For systemd we can grab a workaround used by Ubuntu, which adds an
ExecStartPre command to the gdm service, that waits for the DRM master
to appear (with a 10 seconds safety fallback) before letting gdm itself
For OpenRC this is not effective, but combined with usually slower startup
of the system with OpenRC, and xdm service usually starting at the very end
(compared to rather early in parallel with systemd) due to various service
rules, it should be much more unlikely to be a problem for OpenRC systems,
or even impossible if something in init deps ends up waiting for udev to
Eventually, in a future release, there should be upstream gdm full
CanGraphical waiting on its own, which should solve any OpenRC issues as
well, provided that in-use elogind handles CanGraphical correctly (there
have been issues in systemd code too).
Package-Manager: Portage-2.3.52, Repoman-2.3.12
Signed-off-by: Mart Raudsepp <email@example.com>
gnome-base/gdm/files/gdm-CanGraphical-wait.patch | 189 +++++++++++++++++++
gnome-base/gdm/gdm-3.30.3-r2.ebuild | 228 +++++++++++++++++++++++
2 files changed, 417 insertions(+)
Please test if the above workaround in gdm-3.30.3-r2 solves the issues now (for those that hit them), after removing any local workarounds put in place already.
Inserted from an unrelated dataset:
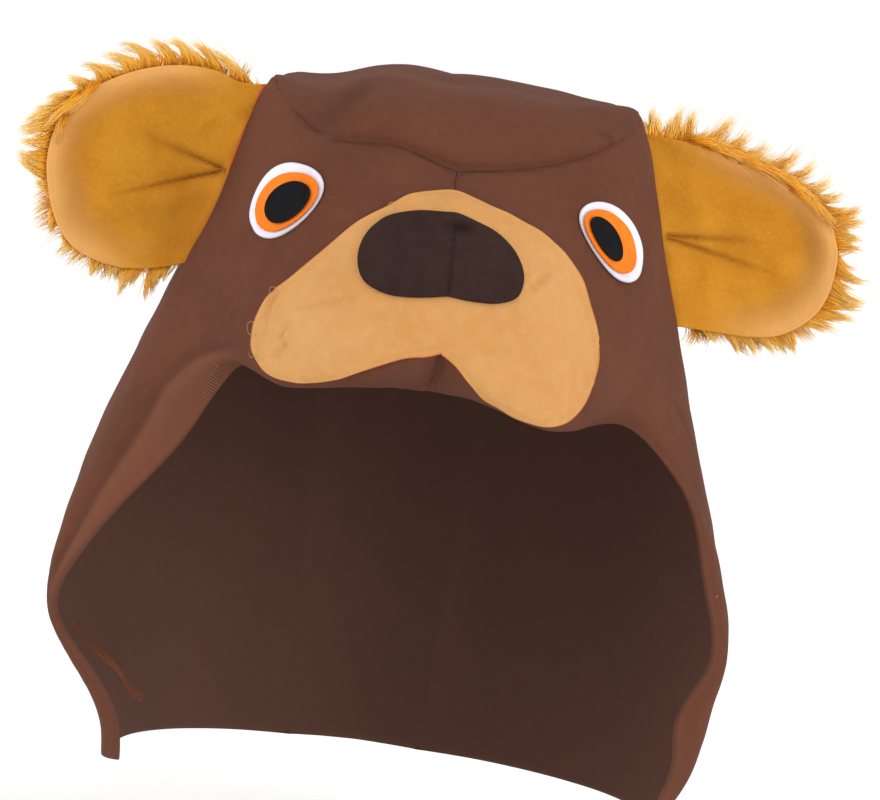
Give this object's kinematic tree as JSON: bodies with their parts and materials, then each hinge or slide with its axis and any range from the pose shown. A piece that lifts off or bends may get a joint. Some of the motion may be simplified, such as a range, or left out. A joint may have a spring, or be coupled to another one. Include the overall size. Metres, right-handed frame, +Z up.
{
  "type": "bear face costume hood",
  "caption": "Open-faced fleece costume hood with a bear's eyes, nose and muzzle on the brow and round fur-edged ears at the sides.",
  "frame": {"origin": "inner top of the hood, where it sits on the crown of the head", "axes": "+Z up, the face opening towards -Y, +X towards the wearer's left, along the spread of the ears"},
  "size_m": [0.3742, 0.2728, 0.3083],
  "materials": {
    "brown_fleece": "soft short-pile fleece, matt",
    "tan_fleece": "soft fleece, matt",
    "nose_fleece": "soft fleece, matt",
    "eye_white": "felt, matt",
    "eye_orange": "felt, matt",
    "eye_black": "felt, matt",
    "gold_velour": "short velour pile, matt",
    "gold_fur": "long ragged pile with pale tips"
  },
  "bodies": {
    "root": {"side_panel_left": "brown_fleece", "side_panel_right": "brown_fleece", "crown_panel": "brown_fleece", "muzzle_patch": "tan_fleece", "nose_patch": "nose_fleece", "eye_white_left": "eye_white", "eye_iris_left": "eye_orange", "eye_pupil_left": "eye_black", "ear_front_left": "gold_velour", "ear_fur_left": "gold_fur", "eye_white_right": "eye_white", "eye_iris_right": "eye_orange", "eye_pupil_right": "eye_black", "ear_front_right": "gold_velour", "ear_fur_right": "gold_fur"}
  },
  "joints": []
}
My current machines don't hit the race conditions for easy testing myself.
With the workaround in place, I don't consider this anymore as "3.30 blocker", but leaving bug open for tracking inclusion of final upstream solution and removal of this workaround. Plus there's no working workaround for non-systemd as of yet, but I don't know if it's really hit by OpenRC users at all due to probably more strict startup order, which probably orders gdm to start much later than with systemd, thus graphics being much more likely to be ready at the crucial point of time.